Spaltet sich die MeToo-Bewegung?

Ebenso warnen die Autorinnen aus Kultur, Wissenschaft und Medien vor Pauschalisierungen. „Eine Frau kann gleichzeitig in einer Führungsposition arbeiten und sich auf spielerische Weise zum Sexualobjekt eines Mannes machen, ohne dass sie eine ,Schlampe’ ist oder eine Komplizin des Patriarchats,“ heißt es.

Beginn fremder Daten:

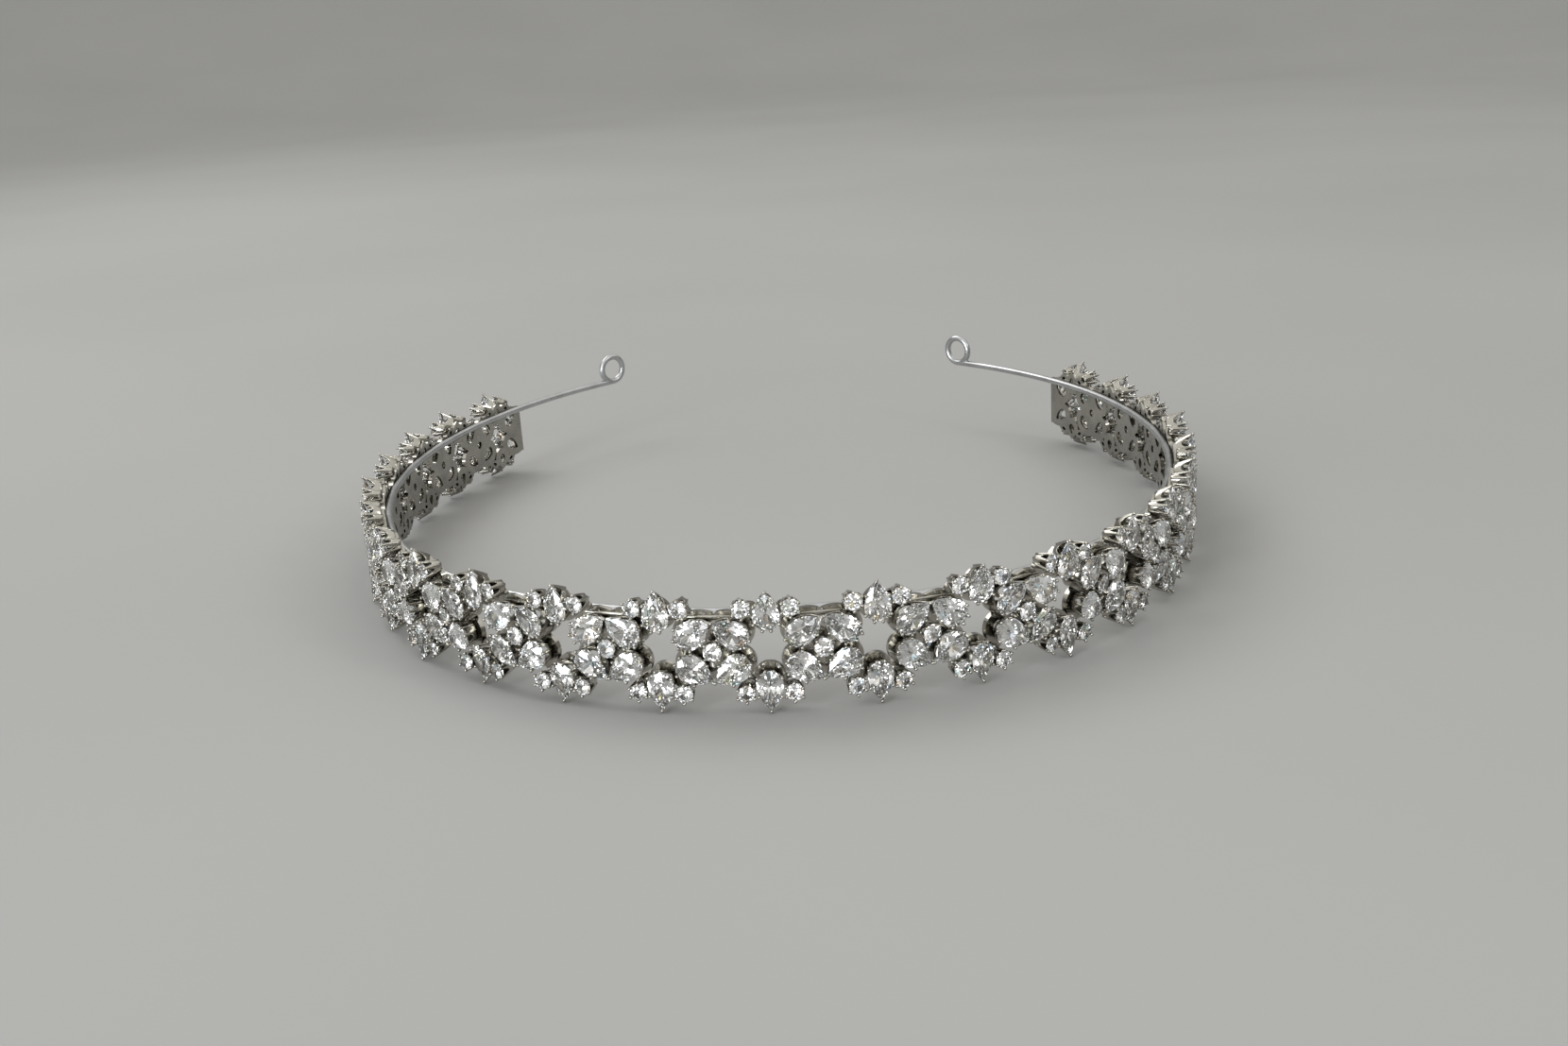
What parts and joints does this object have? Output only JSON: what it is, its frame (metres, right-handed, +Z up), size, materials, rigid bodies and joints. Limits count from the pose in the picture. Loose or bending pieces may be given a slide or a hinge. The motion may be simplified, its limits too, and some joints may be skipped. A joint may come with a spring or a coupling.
{
  "type": "bridal tiara",
  "caption": "Horseshoe tiara band: a springy wire headband with a loop at each end, carrying a lattice of prong-set pear and round stones.",
  "frame": {"origin": "bottom centre of the bounding box, on the surface that the lower prongs stand on", "axes": "+Z up, along the way the head passes through the band; -Y towards the front of the band and +Y towards its open end; X across it, from end loop to end loop"},
  "size_m": [0.154, 0.161, 0.0206],
  "materials": {
    "band_wire": "bright rhodium-coloured plating, smooth drawn wire",
    "settings": "bright rhodium-coloured plating on castings",
    "stones": "clear faceted stones"
  },
  "bodies": {
    "root": {"headband_wire_front": "band_wire", "headband_wire_left": "band_wire", "headband_wire_right": "band_wire", "left_end_loop": "band_wire", "right_end_loop": "band_wire", "gallery_wire_front": "settings", "gallery_wire_left": "settings", "gallery_wire_right": "settings", "top_trio_setting_middle": "settings", "bottom_trio_setting_middle": "settings", "top_trio_settings_01": "settings", "top_trio_settings_02": "settings", "top_trio_settings_03": "settings", "top_trio_settings_04": "settings", "top_trio_settings_05": "settings", "top_trio_settings_06": "settings", "top_trio_settings_07": "settings", "top_trio_settings_08": "settings", "top_trio_settings_09": "settings", "top_trio_settings_10": "settings", "top_trio_settings_11": "settings", "bottom_trio_settings_01": "settings", "bottom_trio_settings_02": "settings", "bottom_trio_settings_03": "settings", "bottom_trio_settings_04": "settings", "bottom_trio_settings_05": "settings", "bottom_trio_settings_06": "settings", "bottom_trio_settings_07": "settings", "bottom_trio_settings_08": "settings", "bottom_trio_settings_09": "settings", "bottom_trio_settings_10": "settings", "bottom_trio_settings_11": "settings", "diamond_settings_01": "settings", "diamond_settings_02": "settings", "diamond_settings_03": "settings", "diamond_settings_04": "settings", "diamond_settings_05": "settings", "diamond_settings_06": "settings", "diamond_settings_07": "settings", "diamond_settings_08": "settings", "diamond_settings_09": "settings", "diamond_settings_10": "settings", "diamond_settings_11": "settings", "end_settings": "settings", "top_trio_pear_stones": "stones", "top_trio_round_stones": "stones", "diamond_upper_pear_stones": "stones", "diamond_centre_stones": "stones", "diamond_lower_pear_stones": "stones", "bottom_trio_pear_stones": "stones", "bottom_trio_round_stones": "stones"}
  },
  "joints": []
}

Spaltet sich die „MeToo“-Bewegung? Streiten die Frauen sich nun statt zusammenzustehen? Jein. Einerseits ist Differenzierung unerlässlich, die Unterscheidung zwischen Straftaten und ärgerlichem sexistischem Verhalten ebenso wie die Differenzierung zwischen Freiheit der Kunst und Fairness-Regeln bei der Kunstproduktion. Andererseits hätte das Eingangsargument der Französinnen durch den Zusatz, dass nicht wenige Frauen hartnäckiges Flirten als übergriffig und entwürdigend erleben, an Präzision und Schärfe gewonnen.

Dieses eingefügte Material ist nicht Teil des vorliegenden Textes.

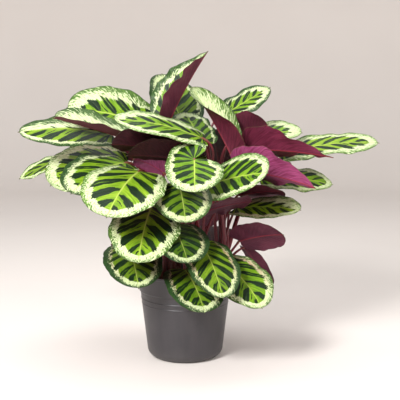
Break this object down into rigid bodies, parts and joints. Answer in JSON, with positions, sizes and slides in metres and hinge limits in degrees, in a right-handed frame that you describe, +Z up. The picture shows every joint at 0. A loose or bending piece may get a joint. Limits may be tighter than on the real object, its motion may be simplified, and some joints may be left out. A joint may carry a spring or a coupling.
{
  "type": "potted calathea plant",
  "caption": "Leafy calathea house plant in a plain tapered nursery pot: oval striped green leaves with cream bands and wine-red undersides on slender red stalks.",
  "frame": {"origin": "middle of the pot's flat underside", "axes": "+Z up through the pot, +X to the viewer's right, +Y away from the viewer"},
  "size_m": [0.6373, 0.3923, 0.5261],
  "materials": {
    "pot_plastic": "smooth warm dark grey plastic, satin",
    "potting_mix": "dark brown crumbly potting mix, matt",
    "stalk": "burgundy-red smooth leaf stalks, slightly waxy",
    "leaf": "waxy leaf: lime green with dark green stripes, a cream band and a green rim above, wine red below"
  },
  "bodies": {
    "root": {"pot": "pot_plastic", "soil": "potting_mix", "shoot_1": "stalk", "shoot_2": "stalk", "shoot_3": "stalk", "shoot_4": "stalk", "shoot_5": "stalk", "shoot_6": "stalk", "shoot_7": "stalk", "shoot_8": "stalk", "leaf_01": "leaf", "leaf_02": "leaf", "leaf_03": "leaf", "leaf_04": "leaf", "leaf_05": "leaf", "leaf_06": "leaf", "leaf_07": "leaf", "leaf_08": "leaf", "leaf_09": "leaf", "leaf_10": "leaf", "leaf_11": "leaf", "leaf_12": "leaf", "leaf_13": "leaf", "leaf_14": "leaf", "leaf_15": "leaf", "leaf_16": "leaf", "leaf_17": "leaf", "leaf_18": "leaf", "leaf_19": "leaf", "leaf_20": "leaf", "leaf_21": "leaf", "leaf_22": "leaf", "leaf_23": "leaf", "leaf_24": "leaf", "leaf_25": "leaf", "leaf_26": "leaf", "leaf_27": "leaf", "leaf_28": "leaf", "leaf_29": "leaf", "leaf_30": "leaf", "leaf_31": "leaf", "leaf_32": "leaf", "leaf_33": "leaf", "leaf_34": "leaf", "leaf_35": "leaf", "leaf_36": "leaf", "leaf_37": "leaf", "leaf_38": "leaf", "leaf_39": "leaf", "leaf_40": "leaf", "leaf_41": "leaf", "leaf_42": "leaf", "leaf_43": "leaf", "leaf_44": "leaf", "leaf_45": "leaf", "leaf_46": "leaf", "leaf_47": "leaf", "leaf_48": "leaf"}
  },
  "joints": []
}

Deneuve, Millet und Co. sind nicht die einzigen, die neuerdings Kritik an „MeToo“ äußern. Nach der Golden-GlobesGala mit Glamour- Protesten gegen sexuelle Übergriffe bezichtigten n zwei Protagonistinnen des Weinstein-Skandals Hollywood der Verlogenheit. Der Vorwurf von Asia Argento und Rose McGowan: Die Stars auf dem roten Teppich ignorierten sie und andere, die im Oktober als erste das Schweigen gebrochen haben. Was den deutschen „MeToo“-Fall und die Vorwürfe gegen Regisseur Dieter Wedel betrifft, warnte Holk Freytag, Wedels Vorgänger als Intendant der Bad Hersfelder Festspiele, vor Hysterie. Er finde es „schrecklich, dass nun ein Generalverdacht aufkommt gegen jeden, der in Film, Fernsehen oder Theater etwas zu entscheiden hat“.

Das Bild stimmt nicht

Ärgerlich an all dem ist, dass eine dringend notwendige Klärung von Machtverhältnissen und Autoritätsmissbrauch nicht nur in der Film- und Medienbranche in simplifizierende Schuldzuweisungen zu münden droht. Hier die Opfer, da die Täter, die nun ihrerseits Opfer von Selbstjustiz werden? Das Bild stimmt nicht. Weder haben die „MeToo“-Wortführerinnen Männer je pauschal für schuldig oder gar kriminell erklärt. Noch werden jetzt wieder Nabokovs „Lolita“-Roman oder Nagisa Oshimas Skandalfilm „Im Reich der Sinne“ verboten. Es wird allerdings neu nachgedacht, und das ist gut. Auch über Kunstwerke, sei es über die Mädchen-Gemälde von Balthus, sei es über eine Polanski-Retrospektive in Paris. Die Stimmen, die die Kunstfreiheit verteidigen, sind dabei mindestens so laut wie die der Bedenkenträger. Karikierende und damit selber wieder denunziative Zuschreibungen wie „Schweine“ oder „Schlachtbank“ sind bei diesem Prozess der Sensibilisierung nicht hilfreich. Wie wäre es, wenn alle mehr aufeinander hörten: Männer auf betroffene Frauen, Frauen auf Männer, die sich zu Unrecht attackiert fühlen, Künstler auf ihr Publikum und umgekehrt?

„Kunst zu machen, ist ein intimer Akt“, schreibt Olaf Zimmermann vom Deutschen Kulturrat und bittet um eine genauere Unterscheidung zwischen sexuellen Übergriffen und der oft unerlässlichen erotischen Spannung, etwa im Kunst-, Gesangs- oder Schauspielunterricht. Die Berliner Musikhochschule „Hanns Eisler“ hat dazu 2015 eine Handreichung herausgegeben. „Der Übergang zwischen unbefangenem Körperkontakt und einer Grenzverletzung ist fließend,“ heißt es darin. Die Lehrperson trage die Verantwortung, dies „immer mal wieder“ zu thematisieren. Beides, der Missbrauch und der Missbrauch des Missbrauchs, lassen sich nur verhindern, wenn nicht Stereotypen walten, sondern Respekt.